I accept that there are recruitment issues, but it is also an issue that there are still - according to the last statistics I have seen - more than 1,000 high-priority, unallocated cases. There are always individual cases and considerations to be considered, but even in the opening statement returning a child home was mentioned as a positive outcome. In a number of these cases, including one particular case featured in the "RTE Investigates" show, somebody was returned to a person against whom allegations of abuse had been made. Perhaps the witnesses can enlighten me, but I cannot think of a single mitigating circumstance in which that could be acceptable. It seems there are structural issues, issues with recruitment and perhaps there are management issues, but some of it also seems to be cultural. I publicly welcomed the new child protection strategy and I believe there is a lot of good in it, but there are still significant cultural issues as far as I can see. Certainly, I have received a lot of feedback to that effect.

On recruitment and retention, I do not need a comment back on this, but I want to briefly relay suggestions that social workers have made to me. They have suggested that there not be the same difficulty in recruiting administrative staff and that doing do should assist in freeing up social workers. It appears that recruitment has now surpassed the issues with retention. Does that specifically refer to the child protection social worker category? Are there more child protection social workers being recruited than are being lost? People also felt that central recruitment was not working and that local recruitment was more effective. There was also a sense that the applied social work practitioner grade, which has essentially lapsed, is something that should be considered.
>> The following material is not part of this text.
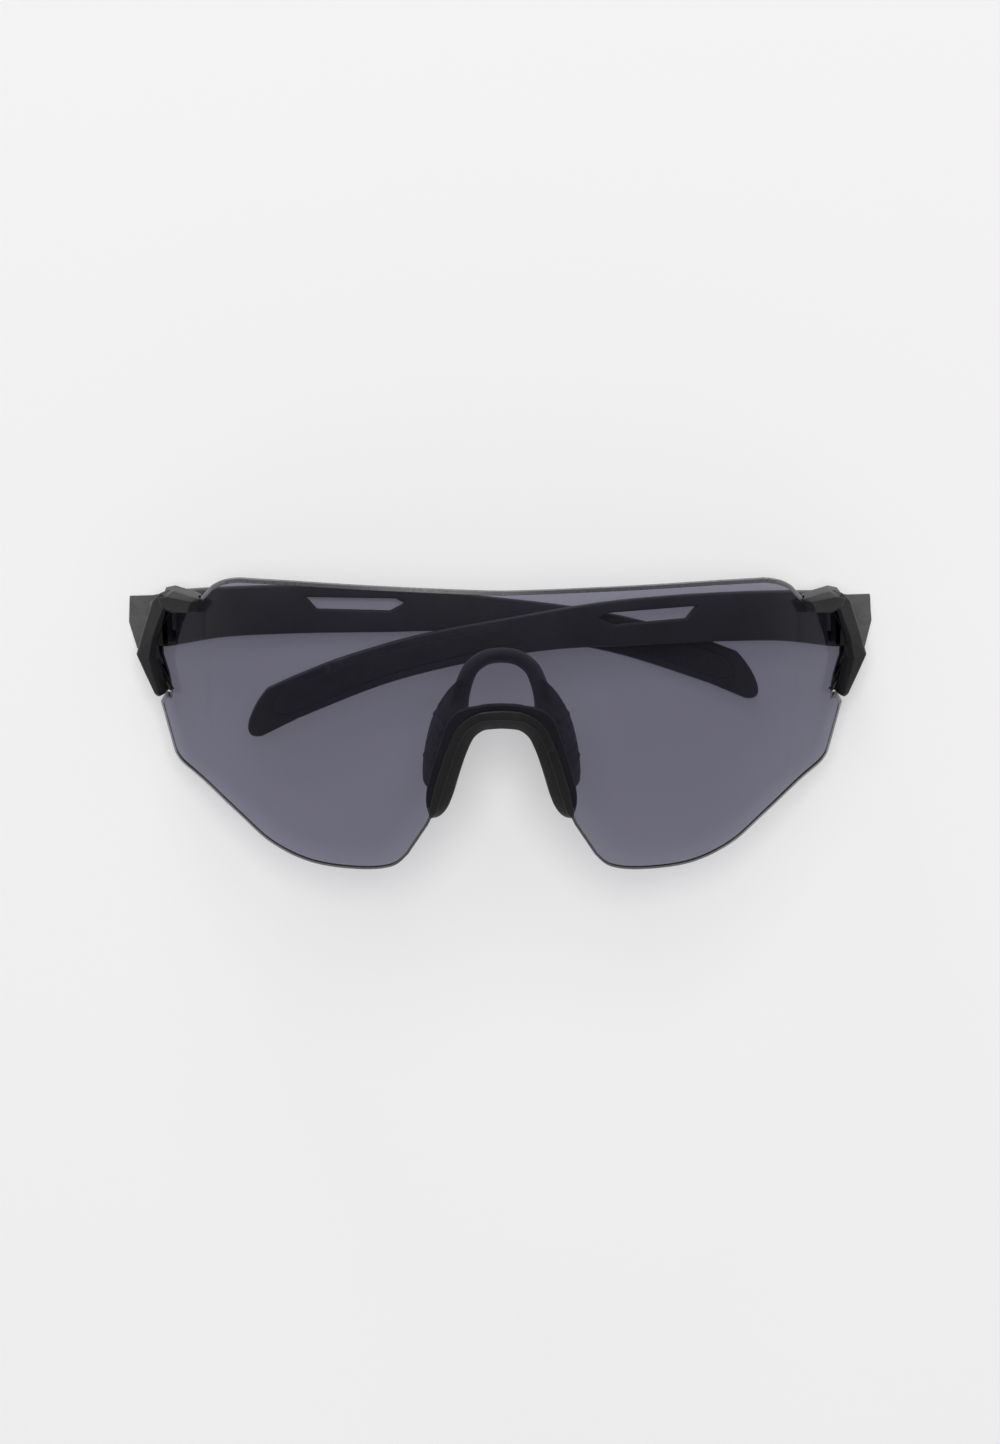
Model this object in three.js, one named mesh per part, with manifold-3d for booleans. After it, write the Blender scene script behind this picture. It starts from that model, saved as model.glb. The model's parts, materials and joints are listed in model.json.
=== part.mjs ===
// Rimless wraparound sport sunglasses, lying face up on their folded temples.
// Millimetres. +X is the wearer's left, +Y is towards the brow edge of the lens, +Z is up,
// away from the surface that they lie on. The origin is under the middle of the whole object.
import * as THREE from 'three';
import { mergeVertices } from 'three/addons/utils/BufferGeometryUtils.js';
import { TessellateModifier } from 'three/addons/modifiers/TessellateModifier.js';
import Module from 'manifold-3d';

const wasm = await Module();
wasm.setup();

// ---- driving dimensions ------------------------------------------------------------------

const DEGREE = Math.PI / 180;
const GAP = 0.3;                     // clearance between pieces that sit against each other
const GRID = 8;                      // longest edge on a curved surface
const BEYOND = 150;                  // far past every piece

const LENS_RADIUS_ACROSS = 85;       // curve of the shield from temple to temple
const LENS_RADIUS_DOWN = 150;        // curve from brow to cheek
const LENS_THICKNESS = 2.2;
const FRONT_TILT = 7 * DEGREE;       // the brow edge stands forward of the cheeks
const FRONT_Y = 3.6;
const FRONT_Z = 48.4;                // front of the lens above the surface

const HINGE_X = 68;                  // hinge axis from the middle
const HINGE_Y = 20.4;
const HINGE_Z = 4.8;                 // and above the surface that the elbows rest on
const HINGE_SKEW = 1.6 * DEGREE;     // play in the hinges turns both folded temples this much
const LEAN_RIGHT = 1 * DEGREE;       // the right temple lies underneath, its tip dipping
const LEAN_LEFT = 5.6 * DEGREE;      // the left temple lies on top, its tip rising

const LUG_RADIUS = 2.6;              // round end of the two ears
const LUG_HALF_HEIGHT = 4.4;
const LUG_OUTER = 2.1;               // the lug's outer side, from the axis
const LUG_SHOULDER = 8;              // top of that side, inside the end piece
const KNUCKLE_RADIUS = 2.5;          // the temple's barrel between the ears
const KNUCKLE_HALF_HEIGHT = 2.0;
const KNUCKLE_ROOT = 0.05;           // how far the knuckle's flats sink into the temple
const SWEEP_RADIUS = 2.9;            // room for a round hinge part to turn in
const PIN_RADIUS = 0.75;
const HEAD_RADIUS = 1.35;
const HEAD_HEIGHT = 0.9;
const SLOT_WIDTH = 0.4;              // of the screwdriver slot
const SLOT_DEPTH = 0.4;
const NUT_HEIGHT = 1.3;

const TEMPLE_LENGTH = 122;
const TEMPLE_BOW = 1;                // how far the tip bends in towards the head
const TEMPLE_INNER = 0.4;            // inner face, outside the hinge axis
const TEMPLE_OUTER_FRONT = 5.2;      // outer face at the hinge, before its flats are cut
const TEMPLE_OUTER_REAR = 3.8;       // outer face along the arm
const ELBOW_INNER = 2.4;             // inner face of the plate that covers the hinge
const ELBOW_LENGTH = 8;              // the plate reaches less than this past the axis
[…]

I express my continued concern at the issue of outsourcing. The level of reliance on the Five Rivers agency is still very considerable. It is even mentioned in the statistics the witnesses provided today. I am particularly concerned that cases under section 12 will inevitably become a very serious category of incident. Five Rivers apparently reserves the right to refuse children with difficult behavioural issues. That potentially means people will end up in Garda stations when that is not necessarily the right place for them to be. I express my continued concern about the reliance on outsourcing.

The issue of inter-agency co-operation has been touched on and perhaps there is improvement on the way. The Shannon report continued into 2016 in respect of the focus groups. At that stage there were a number of comments. The audit into section 12 found that there were "low levels of meaningful communications between agencies", that co-operation and co-ordination were largely dependent on good personal relationships, that a critical theme of notification not being communication was emerging and that there was a lack of feedback to Garda members. As far as I understand those focus groups continued right up to 2016. I would still be concerned about that particular issue.

The out-of-hours service was also touched on in that report. There is progress in certain areas but it is stated in the report that there continues to be no comprehensive social work service that is directly accessible to children and family outside of office hours. That is also a concern.

My last questions are relevant in the context of what the witnesses have said happened after the Baby P case in Britain, when an overall review of social services found that there has perhaps been an overreaction and things had became very process-oriented. Geoffrey Shannon's report, which has been valuable, focused on a very discrete area of child protection issues in terms of section 12.

Does Mr. McBride believe there is a value in a similar audit being taken of the full remit of Tusla's responsibility and child protection structures in order that we can get a full picture of where the structural and perhaps cultural deficiencies are?

Mr. McBride said of the Shannon report: "In respect of the Shannon Report I can confirm that this was commissioned by An Garda Síochána for An Garda Síochána and no member of staff was interviewed as part of the methodology for conducting the review or writing the report." In the context of the publication of that report a press release was issued then withdrawn with the intention of dispelling any doubt about whether Tusla was trying to undermine the report or making adverse comment on it. I would be slightly concerned that this comment is a restatement of that first press release. It seems to be very carefully worded when it reads "no member of staff was interviewed as part of the methodology for conducting the review or writing the report". Was the rapporteur, Geoffrey Shannon, in contact with Tusla seeking data and information while compiling that report and was there ongoing communication between the rapporteur and Tusla?